Only the lines from the one containing "for meaning, expression" through the one containing "low, high = Vector((1e9,)" are to be copied, exactly and with both ends kept.

··· Given entries ···

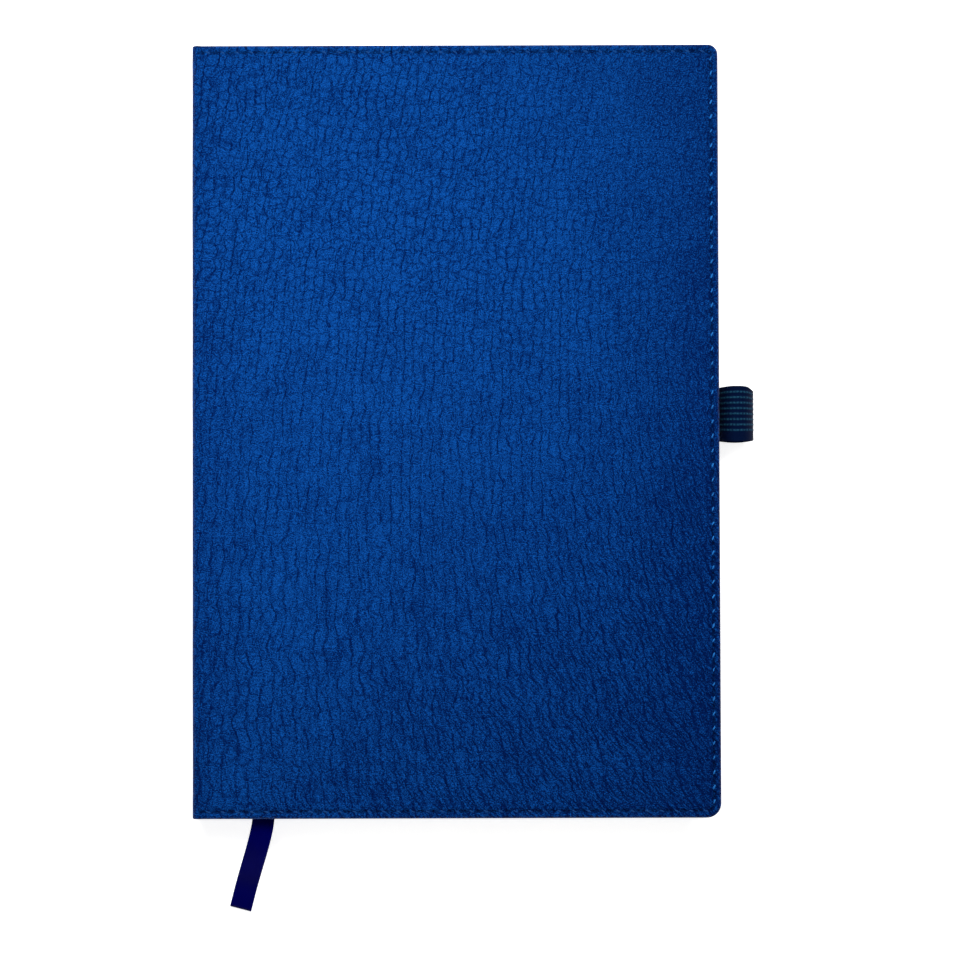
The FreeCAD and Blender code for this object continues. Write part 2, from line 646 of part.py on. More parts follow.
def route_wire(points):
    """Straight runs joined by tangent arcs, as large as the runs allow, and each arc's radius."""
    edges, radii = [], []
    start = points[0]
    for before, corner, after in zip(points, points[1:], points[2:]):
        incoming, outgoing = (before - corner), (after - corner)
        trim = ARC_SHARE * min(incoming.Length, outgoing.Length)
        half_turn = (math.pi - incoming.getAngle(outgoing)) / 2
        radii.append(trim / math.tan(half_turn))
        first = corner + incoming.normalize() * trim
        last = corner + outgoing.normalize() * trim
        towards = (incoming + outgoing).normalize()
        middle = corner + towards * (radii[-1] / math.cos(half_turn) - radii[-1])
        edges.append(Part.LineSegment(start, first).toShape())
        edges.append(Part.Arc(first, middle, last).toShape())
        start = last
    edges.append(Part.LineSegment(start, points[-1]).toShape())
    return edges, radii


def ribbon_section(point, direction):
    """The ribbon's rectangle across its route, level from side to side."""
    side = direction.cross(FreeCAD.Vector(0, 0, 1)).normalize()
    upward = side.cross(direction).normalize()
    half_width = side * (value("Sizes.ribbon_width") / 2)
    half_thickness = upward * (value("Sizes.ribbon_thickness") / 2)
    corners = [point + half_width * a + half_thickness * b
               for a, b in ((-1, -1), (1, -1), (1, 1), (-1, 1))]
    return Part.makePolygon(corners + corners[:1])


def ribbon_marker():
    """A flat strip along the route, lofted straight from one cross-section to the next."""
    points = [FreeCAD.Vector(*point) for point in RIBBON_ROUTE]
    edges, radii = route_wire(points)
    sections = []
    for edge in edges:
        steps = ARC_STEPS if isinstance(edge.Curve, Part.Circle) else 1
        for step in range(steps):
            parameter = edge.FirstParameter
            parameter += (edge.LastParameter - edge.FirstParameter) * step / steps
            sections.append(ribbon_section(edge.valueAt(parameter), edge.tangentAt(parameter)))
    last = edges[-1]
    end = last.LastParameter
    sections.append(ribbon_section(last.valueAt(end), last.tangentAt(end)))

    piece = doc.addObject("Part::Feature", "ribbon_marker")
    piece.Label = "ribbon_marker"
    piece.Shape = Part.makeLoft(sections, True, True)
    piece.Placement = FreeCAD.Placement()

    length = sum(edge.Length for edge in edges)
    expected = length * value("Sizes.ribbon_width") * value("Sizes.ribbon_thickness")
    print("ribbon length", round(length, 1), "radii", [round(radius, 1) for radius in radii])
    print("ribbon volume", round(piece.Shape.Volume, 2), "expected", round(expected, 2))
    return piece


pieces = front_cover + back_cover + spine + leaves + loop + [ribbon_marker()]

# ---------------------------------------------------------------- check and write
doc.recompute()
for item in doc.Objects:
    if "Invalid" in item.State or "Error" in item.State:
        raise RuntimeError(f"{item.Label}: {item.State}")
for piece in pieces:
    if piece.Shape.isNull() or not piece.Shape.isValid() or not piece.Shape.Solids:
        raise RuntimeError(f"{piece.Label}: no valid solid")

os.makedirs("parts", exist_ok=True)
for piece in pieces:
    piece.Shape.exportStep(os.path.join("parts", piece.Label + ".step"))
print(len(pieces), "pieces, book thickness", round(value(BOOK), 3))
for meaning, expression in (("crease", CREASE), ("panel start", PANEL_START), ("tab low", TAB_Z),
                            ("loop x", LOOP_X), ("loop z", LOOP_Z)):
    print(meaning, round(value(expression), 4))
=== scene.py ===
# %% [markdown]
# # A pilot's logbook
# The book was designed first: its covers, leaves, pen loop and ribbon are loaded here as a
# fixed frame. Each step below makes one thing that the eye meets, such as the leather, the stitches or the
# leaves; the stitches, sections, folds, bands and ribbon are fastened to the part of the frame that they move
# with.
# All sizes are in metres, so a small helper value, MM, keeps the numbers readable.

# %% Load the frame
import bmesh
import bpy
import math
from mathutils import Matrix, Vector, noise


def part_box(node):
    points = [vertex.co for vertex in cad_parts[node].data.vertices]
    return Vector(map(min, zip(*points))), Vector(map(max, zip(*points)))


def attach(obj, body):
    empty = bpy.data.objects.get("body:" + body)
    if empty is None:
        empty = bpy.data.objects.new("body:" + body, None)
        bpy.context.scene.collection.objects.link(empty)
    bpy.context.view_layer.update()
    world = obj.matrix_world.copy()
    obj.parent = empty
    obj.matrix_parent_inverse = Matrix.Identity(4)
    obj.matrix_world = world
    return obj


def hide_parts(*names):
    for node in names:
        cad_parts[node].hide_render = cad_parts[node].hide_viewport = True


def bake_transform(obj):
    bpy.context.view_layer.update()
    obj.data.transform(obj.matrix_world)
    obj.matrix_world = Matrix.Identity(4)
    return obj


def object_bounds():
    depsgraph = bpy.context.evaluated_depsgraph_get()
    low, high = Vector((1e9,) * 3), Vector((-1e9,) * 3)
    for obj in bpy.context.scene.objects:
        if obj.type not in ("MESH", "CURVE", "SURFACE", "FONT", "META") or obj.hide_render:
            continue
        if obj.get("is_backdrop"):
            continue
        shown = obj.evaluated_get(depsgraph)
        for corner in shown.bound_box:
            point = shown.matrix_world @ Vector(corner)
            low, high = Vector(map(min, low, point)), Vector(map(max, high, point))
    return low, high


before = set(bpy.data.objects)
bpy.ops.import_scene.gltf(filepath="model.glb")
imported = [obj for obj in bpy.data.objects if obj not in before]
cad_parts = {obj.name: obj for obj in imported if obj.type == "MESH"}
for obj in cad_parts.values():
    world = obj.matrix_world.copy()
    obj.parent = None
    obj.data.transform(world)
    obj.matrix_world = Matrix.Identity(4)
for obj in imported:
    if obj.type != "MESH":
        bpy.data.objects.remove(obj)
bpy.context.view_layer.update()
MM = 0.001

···
··· Given entries ···

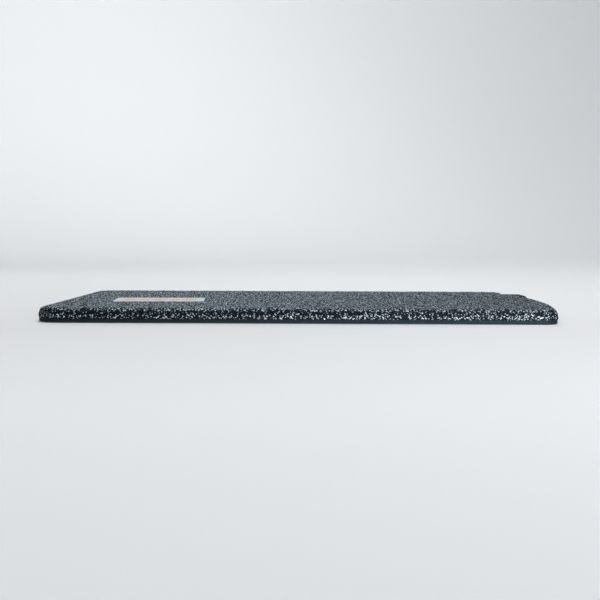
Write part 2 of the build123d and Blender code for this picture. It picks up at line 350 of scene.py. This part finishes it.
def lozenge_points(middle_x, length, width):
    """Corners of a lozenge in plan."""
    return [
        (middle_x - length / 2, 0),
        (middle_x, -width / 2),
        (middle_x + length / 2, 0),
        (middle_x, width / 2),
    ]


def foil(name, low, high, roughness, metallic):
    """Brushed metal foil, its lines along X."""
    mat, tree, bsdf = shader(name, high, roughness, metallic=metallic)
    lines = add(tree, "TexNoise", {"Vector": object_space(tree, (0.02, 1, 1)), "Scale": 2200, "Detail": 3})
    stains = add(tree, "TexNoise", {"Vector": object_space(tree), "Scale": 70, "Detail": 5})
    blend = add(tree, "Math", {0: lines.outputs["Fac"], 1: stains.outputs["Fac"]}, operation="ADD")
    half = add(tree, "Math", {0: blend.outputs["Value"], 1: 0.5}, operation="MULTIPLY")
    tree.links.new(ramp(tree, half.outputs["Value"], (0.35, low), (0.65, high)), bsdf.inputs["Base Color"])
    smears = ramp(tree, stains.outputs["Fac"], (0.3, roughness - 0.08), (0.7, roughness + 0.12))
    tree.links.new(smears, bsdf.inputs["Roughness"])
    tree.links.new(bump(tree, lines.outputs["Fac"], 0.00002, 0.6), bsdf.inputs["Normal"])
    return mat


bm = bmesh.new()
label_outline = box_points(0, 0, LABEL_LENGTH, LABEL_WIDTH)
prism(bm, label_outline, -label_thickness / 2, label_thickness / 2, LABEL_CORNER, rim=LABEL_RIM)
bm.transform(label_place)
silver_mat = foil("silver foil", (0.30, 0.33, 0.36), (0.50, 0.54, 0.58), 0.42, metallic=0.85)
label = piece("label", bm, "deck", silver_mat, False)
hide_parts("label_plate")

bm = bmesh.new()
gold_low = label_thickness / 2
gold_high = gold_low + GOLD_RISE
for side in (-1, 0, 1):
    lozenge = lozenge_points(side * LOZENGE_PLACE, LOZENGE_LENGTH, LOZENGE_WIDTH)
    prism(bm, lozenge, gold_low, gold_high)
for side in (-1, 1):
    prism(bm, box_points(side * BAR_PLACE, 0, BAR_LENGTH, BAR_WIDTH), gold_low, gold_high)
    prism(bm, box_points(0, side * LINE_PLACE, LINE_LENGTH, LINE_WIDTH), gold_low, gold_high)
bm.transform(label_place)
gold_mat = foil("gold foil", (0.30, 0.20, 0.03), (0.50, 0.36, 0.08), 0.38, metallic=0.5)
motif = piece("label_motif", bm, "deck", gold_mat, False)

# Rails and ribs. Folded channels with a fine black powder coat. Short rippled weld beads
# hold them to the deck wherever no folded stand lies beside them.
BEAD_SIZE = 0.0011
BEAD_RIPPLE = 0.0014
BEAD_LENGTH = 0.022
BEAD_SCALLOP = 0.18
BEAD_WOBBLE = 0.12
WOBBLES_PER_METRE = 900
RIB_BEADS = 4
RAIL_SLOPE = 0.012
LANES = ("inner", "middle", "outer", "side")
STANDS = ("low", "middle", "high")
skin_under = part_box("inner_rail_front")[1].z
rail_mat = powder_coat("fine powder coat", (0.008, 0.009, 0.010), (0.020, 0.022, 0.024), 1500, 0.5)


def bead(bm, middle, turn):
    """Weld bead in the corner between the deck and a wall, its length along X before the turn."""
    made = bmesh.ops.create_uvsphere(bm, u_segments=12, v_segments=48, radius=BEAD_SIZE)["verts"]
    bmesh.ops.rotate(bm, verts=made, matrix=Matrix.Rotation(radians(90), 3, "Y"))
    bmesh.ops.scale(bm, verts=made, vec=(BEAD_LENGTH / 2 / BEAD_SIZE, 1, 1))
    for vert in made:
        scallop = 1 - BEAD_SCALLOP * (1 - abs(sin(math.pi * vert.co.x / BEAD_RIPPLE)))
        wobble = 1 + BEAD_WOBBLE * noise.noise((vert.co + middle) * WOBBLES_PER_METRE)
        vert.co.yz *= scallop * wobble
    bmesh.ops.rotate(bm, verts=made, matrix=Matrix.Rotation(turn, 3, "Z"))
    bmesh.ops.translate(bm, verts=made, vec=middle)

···

**The result**
for meaning, expression in (("crease", CREASE), ("panel start", PANEL_START), ("tab low", TAB_Z),
                            ("loop x", LOOP_X), ("loop z", LOOP_Z)):
    print(meaning, round(value(expression), 4))
=== scene.py ===
# %% [markdown]
# # A pilot's logbook
# The book was designed first: its covers, leaves, pen loop and ribbon are loaded here as a
# fixed frame. Each step below makes one thing that the eye meets, such as the leather, the stitches or the
# leaves; the stitches, sections, folds, bands and ribbon are fastened to the part of the frame that they move
# with.
# All sizes are in metres, so a small helper value, MM, keeps the numbers readable.

# %% Load the frame
import bmesh
import bpy
import math
from mathutils import Matrix, Vector, noise


def part_box(node):
    points = [vertex.co for vertex in cad_parts[node].data.vertices]
    return Vector(map(min, zip(*points))), Vector(map(max, zip(*points)))


def attach(obj, body):
    empty = bpy.data.objects.get("body:" + body)
    if empty is None:
        empty = bpy.data.objects.new("body:" + body, None)
        bpy.context.scene.collection.objects.link(empty)
    bpy.context.view_layer.update()
    world = obj.matrix_world.copy()
    obj.parent = empty
    obj.matrix_parent_inverse = Matrix.Identity(4)
    obj.matrix_world = world
    return obj


def hide_parts(*names):
    for node in names:
        cad_parts[node].hide_render = cad_parts[node].hide_viewport = True


def bake_transform(obj):
    bpy.context.view_layer.update()
    obj.data.transform(obj.matrix_world)
    obj.matrix_world = Matrix.Identity(4)
    return obj


def object_bounds():
    depsgraph = bpy.context.evaluated_depsgraph_get()
    low, high = Vector((1e9,) * 3), Vector((-1e9,) * 3)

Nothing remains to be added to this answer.